After a meeting with Indian captain here on Tuesday, the Board issued a brief statement: “It is mutually agreed that the players’ contract would be implemented after the return of the team from the ICC Cricket World Cup 2007. At the meeting today, the draft agreement was discussed in detail and the views of the players were exchanged.”

What, of course, was not said in the release was the difference of views between the Board and the players over some of the features of the revised contracts which, as is being widely reported, is based on performance-based incentives. The contracts are due since October last year.

Board officials were not willing to comment on the perceived differences but secretary Niranjan Shah, who was present at the meeting along with CAO Ratnakar Shetty and former president IS Bindra, conceded that the two parties needed some more time to understand each other’s position. “The World Cup is just the round the corner. We as well as the players don’t want to be bogged down by any other issue,” Shah said. The Board’s stand is a climbdown from an earlier position that it would consult the players and not necessarily accept their views.

Dravid was the only representative from the players’ side.

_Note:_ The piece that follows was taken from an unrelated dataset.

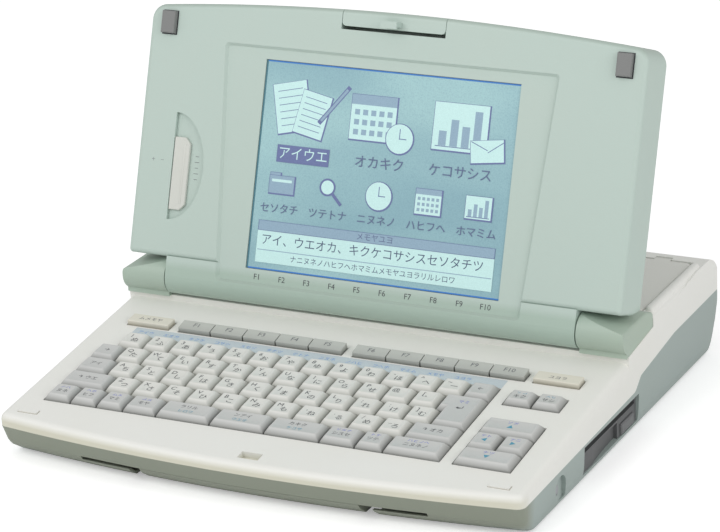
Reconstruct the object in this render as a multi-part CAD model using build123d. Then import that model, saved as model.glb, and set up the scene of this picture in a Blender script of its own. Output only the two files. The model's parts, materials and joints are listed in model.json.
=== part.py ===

Sachin Tendulkar did not go. Virender Sehwag, who had spoken out against the contracts, was not called.

By agreeing to talk later, the two parties have averted a potentially dangerous crisis. There was no enactiment of a West Indies-like situation where the players are perennially at war with their board over financial issues. And it has not missed the Board’s notice. “Our boys are a good bunch. We’ll not deny whatever is due to them,” Shah conceded. The Board secretary was not willing to discuss the features of the draft but it is believed to be broadly based on a system where the player earns a bonus for every win, the team for every series triumph.

The lowest figure is believed to be Rs 5 lakh which a player could get for an ODI win and the maximum could be about Rs 1.5 crore which the team could be awarded for an overseas Test series win.

But Shah refused to confirm or deny the figures. “We’re not yet discussing any figures. The figures could be more or less,” he said. It may depend on who calls the shots after the World Cup — the Board or players.